I think my last post sort of proves that researcher right, no? Everyone has their own shit with which to deal. I expected more at times. I expected people to do what I simply couldn't. So, here is a list of all the ways in which I have been a terrible friend this past year. I am hoping to purge my guilt a bit. And to acknowledge that I have not been perfect either. Feel free to add to this list in the comments.
I never sent out the memo that I had adopted Victorian mourning rituals.
I wore black crepe dresses and covered the mirrors.
I stopped my clocks at 5:40 pm.
I declined your invitation.
I didn't go to your party, shower or wedding.
I skipped joining the hundreds of people on Face.book to wish you a happy birthday.
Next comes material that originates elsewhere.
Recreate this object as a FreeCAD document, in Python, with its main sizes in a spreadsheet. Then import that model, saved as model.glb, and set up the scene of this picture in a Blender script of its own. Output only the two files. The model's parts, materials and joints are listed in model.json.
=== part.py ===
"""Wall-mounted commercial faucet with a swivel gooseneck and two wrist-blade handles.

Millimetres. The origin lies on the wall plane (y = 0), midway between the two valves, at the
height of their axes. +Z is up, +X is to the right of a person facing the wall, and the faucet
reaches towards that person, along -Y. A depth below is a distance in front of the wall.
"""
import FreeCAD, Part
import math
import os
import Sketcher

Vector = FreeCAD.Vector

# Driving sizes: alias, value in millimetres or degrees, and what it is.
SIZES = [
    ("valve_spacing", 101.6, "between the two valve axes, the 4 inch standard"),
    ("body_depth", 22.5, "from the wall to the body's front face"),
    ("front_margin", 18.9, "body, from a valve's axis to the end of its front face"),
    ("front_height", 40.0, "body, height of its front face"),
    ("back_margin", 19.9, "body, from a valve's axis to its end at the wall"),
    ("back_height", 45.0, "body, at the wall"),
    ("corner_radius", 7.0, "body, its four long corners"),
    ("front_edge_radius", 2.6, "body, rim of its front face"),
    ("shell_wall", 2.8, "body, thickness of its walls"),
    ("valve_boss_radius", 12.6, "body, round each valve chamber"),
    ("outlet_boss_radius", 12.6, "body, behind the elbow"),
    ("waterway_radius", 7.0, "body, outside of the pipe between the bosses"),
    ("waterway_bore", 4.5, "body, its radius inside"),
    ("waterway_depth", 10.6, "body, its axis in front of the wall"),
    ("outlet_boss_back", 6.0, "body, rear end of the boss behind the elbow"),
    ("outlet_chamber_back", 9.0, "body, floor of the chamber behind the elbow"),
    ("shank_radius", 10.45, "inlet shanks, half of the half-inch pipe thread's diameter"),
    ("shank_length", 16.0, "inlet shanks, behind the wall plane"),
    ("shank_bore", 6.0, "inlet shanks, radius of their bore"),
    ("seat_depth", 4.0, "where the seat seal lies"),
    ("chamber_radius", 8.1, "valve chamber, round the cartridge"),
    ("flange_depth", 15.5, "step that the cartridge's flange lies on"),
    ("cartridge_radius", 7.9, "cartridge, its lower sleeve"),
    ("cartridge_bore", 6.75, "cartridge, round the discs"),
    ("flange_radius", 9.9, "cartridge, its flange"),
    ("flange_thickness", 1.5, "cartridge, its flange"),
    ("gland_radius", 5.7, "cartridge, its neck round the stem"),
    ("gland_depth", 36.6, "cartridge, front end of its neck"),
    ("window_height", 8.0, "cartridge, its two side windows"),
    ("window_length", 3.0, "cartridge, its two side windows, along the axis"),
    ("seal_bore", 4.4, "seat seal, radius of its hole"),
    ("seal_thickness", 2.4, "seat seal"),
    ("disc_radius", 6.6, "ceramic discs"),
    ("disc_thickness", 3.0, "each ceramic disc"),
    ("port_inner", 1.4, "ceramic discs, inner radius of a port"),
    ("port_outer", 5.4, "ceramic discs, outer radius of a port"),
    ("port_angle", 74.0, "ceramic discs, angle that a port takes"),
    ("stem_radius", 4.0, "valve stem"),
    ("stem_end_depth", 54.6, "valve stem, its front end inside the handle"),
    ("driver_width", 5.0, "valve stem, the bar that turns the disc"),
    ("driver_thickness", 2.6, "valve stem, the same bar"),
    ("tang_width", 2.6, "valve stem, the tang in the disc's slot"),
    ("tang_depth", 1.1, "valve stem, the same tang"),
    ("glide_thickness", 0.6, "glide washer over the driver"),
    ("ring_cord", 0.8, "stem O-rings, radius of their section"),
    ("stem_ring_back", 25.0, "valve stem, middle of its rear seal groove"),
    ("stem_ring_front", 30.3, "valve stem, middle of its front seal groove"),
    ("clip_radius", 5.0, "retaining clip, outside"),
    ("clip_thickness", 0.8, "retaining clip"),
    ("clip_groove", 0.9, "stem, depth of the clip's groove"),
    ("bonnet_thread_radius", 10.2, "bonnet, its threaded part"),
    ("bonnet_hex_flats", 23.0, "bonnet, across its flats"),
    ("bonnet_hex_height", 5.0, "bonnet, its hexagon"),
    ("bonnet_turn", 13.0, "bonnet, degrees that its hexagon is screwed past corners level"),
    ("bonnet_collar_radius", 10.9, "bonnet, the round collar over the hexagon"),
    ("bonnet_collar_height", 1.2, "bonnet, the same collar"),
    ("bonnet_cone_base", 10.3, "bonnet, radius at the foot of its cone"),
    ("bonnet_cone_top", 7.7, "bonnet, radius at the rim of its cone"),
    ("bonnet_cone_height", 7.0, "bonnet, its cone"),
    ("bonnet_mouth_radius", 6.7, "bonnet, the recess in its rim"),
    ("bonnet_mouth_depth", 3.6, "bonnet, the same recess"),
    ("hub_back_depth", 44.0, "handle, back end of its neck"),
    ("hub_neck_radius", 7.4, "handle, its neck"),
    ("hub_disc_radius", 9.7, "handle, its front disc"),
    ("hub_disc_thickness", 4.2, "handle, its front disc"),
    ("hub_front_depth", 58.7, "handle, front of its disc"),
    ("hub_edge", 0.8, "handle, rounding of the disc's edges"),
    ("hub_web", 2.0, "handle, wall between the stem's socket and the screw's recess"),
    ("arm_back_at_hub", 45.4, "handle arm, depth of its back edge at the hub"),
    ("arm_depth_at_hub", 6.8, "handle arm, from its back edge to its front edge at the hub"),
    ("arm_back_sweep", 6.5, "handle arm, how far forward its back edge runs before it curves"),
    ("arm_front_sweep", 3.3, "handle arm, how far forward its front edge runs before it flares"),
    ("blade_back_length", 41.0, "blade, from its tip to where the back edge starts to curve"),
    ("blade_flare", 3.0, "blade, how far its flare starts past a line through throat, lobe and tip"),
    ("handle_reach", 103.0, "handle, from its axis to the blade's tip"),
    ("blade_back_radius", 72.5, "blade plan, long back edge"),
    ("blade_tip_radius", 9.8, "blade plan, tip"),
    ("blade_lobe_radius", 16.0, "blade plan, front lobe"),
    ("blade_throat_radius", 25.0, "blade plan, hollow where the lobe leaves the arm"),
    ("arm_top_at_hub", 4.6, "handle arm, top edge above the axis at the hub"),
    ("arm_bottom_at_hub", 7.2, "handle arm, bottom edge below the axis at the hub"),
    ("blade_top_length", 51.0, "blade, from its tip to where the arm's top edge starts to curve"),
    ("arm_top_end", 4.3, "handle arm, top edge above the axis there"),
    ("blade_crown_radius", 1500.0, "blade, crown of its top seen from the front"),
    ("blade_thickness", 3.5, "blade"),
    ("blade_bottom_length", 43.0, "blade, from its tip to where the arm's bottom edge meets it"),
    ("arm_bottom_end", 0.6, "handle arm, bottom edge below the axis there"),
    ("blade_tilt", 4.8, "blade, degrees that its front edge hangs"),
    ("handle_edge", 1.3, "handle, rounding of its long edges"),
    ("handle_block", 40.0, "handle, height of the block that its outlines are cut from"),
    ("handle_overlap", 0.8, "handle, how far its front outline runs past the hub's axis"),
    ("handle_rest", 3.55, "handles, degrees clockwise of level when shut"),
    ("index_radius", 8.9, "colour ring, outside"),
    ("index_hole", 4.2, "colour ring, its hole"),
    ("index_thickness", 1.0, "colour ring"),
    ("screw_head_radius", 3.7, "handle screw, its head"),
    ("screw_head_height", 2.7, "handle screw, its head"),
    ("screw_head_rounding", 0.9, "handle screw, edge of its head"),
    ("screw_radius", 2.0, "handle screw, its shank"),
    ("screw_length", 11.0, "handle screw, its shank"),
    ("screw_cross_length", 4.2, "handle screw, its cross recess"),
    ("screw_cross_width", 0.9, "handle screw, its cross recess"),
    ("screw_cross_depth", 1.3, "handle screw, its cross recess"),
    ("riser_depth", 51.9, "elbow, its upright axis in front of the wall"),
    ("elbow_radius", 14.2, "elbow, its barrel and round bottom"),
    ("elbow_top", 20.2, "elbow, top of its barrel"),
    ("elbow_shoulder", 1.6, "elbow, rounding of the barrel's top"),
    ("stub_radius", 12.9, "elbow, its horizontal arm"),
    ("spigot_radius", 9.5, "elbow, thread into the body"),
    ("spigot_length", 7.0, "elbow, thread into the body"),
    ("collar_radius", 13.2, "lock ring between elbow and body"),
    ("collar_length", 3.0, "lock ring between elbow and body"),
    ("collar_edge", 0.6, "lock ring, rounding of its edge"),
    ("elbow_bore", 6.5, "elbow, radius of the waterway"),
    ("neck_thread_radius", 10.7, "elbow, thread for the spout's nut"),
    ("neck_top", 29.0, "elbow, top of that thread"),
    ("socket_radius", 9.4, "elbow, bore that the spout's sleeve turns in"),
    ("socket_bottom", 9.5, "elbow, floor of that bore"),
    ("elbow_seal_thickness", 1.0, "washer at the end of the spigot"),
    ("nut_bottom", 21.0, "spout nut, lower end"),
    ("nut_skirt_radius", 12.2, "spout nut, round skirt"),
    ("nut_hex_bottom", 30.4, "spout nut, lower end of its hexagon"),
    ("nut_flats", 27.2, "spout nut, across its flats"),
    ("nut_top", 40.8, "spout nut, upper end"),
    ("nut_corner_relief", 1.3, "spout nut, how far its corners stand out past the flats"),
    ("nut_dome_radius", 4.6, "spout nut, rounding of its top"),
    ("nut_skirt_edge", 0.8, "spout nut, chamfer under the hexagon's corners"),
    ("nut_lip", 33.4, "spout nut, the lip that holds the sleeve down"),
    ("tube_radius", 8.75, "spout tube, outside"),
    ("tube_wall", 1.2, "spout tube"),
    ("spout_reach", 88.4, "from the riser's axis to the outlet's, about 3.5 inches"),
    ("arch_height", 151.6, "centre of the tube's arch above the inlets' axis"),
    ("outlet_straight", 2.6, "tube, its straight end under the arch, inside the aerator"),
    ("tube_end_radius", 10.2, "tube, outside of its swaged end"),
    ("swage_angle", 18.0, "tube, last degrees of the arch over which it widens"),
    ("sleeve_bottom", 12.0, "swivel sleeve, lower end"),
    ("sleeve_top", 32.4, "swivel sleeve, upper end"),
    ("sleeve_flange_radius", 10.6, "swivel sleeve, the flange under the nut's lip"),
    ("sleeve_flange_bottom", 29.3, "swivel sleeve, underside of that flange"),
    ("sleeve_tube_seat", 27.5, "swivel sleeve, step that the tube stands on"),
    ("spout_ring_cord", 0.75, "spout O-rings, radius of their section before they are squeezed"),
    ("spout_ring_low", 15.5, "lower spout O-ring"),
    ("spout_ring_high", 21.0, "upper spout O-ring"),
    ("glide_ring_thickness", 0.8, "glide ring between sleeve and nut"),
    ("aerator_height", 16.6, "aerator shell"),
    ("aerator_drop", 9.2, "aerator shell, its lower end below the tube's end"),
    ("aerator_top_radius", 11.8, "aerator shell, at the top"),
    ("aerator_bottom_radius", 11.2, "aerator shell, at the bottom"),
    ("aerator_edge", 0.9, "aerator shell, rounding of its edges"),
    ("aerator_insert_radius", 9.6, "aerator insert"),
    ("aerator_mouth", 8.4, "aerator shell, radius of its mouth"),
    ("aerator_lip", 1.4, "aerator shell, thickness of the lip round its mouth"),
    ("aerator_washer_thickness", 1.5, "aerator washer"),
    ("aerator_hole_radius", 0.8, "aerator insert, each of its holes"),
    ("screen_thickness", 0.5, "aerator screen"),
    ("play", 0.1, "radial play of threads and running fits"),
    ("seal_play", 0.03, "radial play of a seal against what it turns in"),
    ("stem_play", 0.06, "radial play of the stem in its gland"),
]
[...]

I didn't want to make chit chat.
I forgot to ask you how you are doing.
I didn't call you back.
I wanted to go for a walk, but couldn't stop crying that day.
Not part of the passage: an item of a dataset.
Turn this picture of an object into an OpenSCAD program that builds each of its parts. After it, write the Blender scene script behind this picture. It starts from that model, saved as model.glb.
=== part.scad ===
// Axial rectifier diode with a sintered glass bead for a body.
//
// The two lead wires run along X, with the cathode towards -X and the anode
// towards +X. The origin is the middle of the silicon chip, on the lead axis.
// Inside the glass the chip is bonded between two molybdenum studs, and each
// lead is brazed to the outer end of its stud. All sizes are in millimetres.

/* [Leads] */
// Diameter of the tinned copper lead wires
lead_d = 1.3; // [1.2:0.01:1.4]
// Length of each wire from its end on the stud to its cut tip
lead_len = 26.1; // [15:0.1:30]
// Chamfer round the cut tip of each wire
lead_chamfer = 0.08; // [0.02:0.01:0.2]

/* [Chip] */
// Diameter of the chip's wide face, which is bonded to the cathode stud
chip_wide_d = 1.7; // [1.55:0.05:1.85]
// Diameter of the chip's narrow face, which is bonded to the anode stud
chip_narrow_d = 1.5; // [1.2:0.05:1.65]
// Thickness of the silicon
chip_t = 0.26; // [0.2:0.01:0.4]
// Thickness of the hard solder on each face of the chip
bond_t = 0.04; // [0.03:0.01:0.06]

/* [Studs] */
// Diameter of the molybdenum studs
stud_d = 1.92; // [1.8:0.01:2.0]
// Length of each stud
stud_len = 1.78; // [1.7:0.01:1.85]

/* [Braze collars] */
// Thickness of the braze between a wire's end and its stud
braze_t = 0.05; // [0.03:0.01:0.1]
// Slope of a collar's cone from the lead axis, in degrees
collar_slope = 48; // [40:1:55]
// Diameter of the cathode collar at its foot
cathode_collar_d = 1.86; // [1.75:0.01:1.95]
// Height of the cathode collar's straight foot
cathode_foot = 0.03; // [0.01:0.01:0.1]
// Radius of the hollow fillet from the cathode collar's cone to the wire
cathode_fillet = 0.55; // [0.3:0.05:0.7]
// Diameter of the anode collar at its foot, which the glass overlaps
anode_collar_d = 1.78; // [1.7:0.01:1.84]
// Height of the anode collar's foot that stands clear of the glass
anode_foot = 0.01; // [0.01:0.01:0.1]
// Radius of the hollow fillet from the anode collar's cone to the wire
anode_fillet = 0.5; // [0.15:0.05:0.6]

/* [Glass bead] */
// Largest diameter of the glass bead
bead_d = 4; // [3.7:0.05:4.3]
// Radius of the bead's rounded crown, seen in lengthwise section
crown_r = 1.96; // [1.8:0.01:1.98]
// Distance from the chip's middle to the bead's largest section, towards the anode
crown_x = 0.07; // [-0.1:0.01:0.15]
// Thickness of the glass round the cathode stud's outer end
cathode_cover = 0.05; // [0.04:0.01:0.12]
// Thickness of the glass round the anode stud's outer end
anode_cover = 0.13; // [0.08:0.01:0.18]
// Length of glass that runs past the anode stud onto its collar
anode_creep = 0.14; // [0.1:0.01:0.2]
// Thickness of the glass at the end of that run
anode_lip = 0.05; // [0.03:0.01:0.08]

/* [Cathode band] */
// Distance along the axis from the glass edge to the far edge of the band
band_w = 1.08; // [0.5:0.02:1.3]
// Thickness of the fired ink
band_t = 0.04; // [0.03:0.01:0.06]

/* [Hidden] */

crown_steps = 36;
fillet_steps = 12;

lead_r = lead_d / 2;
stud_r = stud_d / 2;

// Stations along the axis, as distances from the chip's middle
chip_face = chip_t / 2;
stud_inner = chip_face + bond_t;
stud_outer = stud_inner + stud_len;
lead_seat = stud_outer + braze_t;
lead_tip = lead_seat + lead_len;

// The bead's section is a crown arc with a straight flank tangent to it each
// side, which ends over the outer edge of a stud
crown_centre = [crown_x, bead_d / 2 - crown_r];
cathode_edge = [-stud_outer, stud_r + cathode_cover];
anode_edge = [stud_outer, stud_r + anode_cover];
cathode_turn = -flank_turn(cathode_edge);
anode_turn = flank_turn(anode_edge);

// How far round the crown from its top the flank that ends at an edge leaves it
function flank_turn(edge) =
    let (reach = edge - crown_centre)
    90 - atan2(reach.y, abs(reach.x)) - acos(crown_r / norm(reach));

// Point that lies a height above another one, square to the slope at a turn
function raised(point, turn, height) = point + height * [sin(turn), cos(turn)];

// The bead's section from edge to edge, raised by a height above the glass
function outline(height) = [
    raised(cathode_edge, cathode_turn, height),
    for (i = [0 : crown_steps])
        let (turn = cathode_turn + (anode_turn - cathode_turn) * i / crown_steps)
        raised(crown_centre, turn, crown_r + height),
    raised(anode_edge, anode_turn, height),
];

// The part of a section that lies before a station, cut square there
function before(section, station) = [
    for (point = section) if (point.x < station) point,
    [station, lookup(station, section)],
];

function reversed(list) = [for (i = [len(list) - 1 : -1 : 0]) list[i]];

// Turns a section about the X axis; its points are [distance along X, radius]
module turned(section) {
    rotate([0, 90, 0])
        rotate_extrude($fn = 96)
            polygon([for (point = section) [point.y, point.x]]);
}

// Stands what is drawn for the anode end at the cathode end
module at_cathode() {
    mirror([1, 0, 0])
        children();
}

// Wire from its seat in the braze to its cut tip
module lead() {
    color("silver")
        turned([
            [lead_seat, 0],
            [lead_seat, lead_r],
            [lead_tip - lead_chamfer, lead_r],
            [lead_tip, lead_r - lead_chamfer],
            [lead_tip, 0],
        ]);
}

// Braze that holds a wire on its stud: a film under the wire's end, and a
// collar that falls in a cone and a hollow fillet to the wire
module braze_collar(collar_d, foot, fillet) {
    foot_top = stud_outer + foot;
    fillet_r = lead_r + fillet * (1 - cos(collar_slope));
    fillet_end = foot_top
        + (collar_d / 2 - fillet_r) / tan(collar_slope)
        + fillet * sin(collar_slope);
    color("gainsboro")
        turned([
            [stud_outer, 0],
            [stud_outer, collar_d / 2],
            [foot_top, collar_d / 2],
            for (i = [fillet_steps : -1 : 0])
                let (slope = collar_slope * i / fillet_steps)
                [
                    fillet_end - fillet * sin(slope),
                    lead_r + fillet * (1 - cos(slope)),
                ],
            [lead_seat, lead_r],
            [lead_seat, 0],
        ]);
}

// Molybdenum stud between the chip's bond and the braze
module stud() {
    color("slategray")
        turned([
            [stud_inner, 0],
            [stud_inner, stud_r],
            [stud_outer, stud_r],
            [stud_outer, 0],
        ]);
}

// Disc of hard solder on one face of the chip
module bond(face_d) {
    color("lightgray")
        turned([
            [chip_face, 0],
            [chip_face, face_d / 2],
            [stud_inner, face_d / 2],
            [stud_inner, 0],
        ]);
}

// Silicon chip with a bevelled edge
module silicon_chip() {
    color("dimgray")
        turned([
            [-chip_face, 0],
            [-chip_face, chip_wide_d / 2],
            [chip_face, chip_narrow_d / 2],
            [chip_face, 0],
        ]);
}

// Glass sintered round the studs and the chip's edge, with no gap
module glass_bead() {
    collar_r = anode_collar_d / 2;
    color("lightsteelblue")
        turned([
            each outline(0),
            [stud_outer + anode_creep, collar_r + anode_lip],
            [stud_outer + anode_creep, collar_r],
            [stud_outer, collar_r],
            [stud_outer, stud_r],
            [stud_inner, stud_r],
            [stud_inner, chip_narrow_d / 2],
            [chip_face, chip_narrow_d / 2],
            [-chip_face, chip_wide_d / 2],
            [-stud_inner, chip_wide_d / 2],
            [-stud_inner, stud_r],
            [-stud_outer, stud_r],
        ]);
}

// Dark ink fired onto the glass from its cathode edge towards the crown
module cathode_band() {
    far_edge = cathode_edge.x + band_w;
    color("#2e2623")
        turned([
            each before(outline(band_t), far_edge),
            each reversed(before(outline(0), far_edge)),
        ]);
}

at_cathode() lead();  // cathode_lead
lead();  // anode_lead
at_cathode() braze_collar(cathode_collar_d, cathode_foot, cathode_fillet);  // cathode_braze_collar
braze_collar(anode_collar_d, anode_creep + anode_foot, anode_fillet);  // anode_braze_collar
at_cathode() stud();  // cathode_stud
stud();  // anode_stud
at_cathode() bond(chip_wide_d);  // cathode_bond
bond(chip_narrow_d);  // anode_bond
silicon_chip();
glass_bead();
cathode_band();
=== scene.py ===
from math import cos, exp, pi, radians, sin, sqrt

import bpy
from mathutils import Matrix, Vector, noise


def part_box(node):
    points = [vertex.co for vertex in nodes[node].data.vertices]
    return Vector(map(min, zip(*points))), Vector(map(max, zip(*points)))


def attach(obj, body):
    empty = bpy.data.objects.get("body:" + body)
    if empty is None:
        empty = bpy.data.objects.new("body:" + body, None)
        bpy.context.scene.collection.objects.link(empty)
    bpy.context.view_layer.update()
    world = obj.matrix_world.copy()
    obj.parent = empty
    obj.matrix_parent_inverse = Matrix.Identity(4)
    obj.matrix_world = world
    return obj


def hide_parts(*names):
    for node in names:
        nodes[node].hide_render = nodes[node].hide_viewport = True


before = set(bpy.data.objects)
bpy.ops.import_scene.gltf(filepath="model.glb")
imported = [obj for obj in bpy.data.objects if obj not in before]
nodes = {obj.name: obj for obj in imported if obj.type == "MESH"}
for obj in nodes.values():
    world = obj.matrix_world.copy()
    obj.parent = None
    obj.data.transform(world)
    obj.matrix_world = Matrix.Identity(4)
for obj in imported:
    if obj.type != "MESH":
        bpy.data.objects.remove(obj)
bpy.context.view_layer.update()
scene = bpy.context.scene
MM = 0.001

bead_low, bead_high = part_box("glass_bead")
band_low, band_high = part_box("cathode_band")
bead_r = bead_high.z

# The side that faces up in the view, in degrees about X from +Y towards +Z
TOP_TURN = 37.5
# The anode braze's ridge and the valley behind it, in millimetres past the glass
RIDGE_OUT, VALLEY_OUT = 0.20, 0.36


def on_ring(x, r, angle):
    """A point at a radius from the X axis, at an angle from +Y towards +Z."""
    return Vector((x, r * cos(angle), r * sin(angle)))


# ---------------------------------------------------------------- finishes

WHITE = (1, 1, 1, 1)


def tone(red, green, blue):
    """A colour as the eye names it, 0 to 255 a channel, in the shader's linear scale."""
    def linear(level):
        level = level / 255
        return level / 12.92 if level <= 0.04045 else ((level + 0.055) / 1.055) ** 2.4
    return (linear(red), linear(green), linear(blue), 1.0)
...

I know you would have understood if I had told you that, but I ignored you instead.
I didn't throw our annual Open House.
I didn't forget what happened between us in the past just because my daughter died.
I wasn't polite.
I knew what you meant, but I still was impatient with the way you said it.
I was grumpy when you asked me how I was doing.
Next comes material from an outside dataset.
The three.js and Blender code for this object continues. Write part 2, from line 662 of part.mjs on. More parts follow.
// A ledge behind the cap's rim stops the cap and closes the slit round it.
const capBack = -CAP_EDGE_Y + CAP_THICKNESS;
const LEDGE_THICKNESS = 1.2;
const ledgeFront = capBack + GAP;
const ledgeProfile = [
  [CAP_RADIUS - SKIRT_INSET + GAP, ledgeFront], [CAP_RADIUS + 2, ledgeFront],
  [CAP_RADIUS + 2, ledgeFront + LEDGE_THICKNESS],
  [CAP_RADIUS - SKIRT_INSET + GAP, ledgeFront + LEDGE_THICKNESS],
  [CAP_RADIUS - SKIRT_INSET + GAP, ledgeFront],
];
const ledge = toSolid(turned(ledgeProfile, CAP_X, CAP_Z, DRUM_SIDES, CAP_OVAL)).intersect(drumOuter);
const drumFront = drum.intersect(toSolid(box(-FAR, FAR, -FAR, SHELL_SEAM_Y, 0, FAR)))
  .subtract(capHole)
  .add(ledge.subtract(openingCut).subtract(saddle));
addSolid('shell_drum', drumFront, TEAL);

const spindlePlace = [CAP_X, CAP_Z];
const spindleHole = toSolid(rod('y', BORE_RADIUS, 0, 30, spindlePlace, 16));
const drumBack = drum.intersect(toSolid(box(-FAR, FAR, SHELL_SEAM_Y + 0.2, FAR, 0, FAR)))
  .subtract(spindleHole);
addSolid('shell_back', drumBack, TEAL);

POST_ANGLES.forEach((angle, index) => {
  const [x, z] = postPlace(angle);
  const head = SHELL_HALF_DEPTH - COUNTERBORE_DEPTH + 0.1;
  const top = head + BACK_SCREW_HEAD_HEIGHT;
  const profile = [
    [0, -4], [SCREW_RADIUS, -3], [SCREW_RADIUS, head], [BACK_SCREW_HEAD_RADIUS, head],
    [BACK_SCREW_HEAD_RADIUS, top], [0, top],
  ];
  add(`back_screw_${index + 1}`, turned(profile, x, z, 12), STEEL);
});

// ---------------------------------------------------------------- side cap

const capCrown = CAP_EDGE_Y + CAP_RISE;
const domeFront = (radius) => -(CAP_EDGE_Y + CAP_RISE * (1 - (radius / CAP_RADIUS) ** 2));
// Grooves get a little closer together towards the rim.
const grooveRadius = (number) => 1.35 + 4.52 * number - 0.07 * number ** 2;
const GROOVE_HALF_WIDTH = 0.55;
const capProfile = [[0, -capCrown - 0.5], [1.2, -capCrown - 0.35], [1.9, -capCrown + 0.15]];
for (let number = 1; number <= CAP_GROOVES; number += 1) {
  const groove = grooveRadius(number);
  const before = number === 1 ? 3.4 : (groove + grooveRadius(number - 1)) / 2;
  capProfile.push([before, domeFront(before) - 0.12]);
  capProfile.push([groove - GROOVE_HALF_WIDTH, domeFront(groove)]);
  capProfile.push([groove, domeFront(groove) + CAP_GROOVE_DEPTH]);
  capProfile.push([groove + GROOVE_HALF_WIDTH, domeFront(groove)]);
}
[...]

I avoided you at the market.
I disagreed with you and never said anything.
I stopped waving when I drove down the street near your home.
I became too wrapped up in writing my blog and reading blogs that I didn't email you back.
I told you off, because you defended the people who never said "I'm sorry."
I wasn't there for you when you needed me.
I rejected your overtures to me, because we have never been close.
I waited for you to call me again.
I resented your pity and prayers.
I didn't make you a meal when your baby was born.
I hid all your activities on Face.book because they revolved around your pregnancy.
I missed your child's first birthday.
I punched a pillow when you said that your friend also had a miscarriage.
I forgot to send you a thank you card.
I made you feel like your problems weren't as big as mine.
I didn't go to your art opening.
I resented you saying you understood my loss.
I haven't looked at your children's pictures in a year.
I thought we were better friends than we were.
PS. Last night, I was sort of wracked with the guilt of leaving out the good friends. And there have been good friends. I have some left. I hope they know who they are. xo.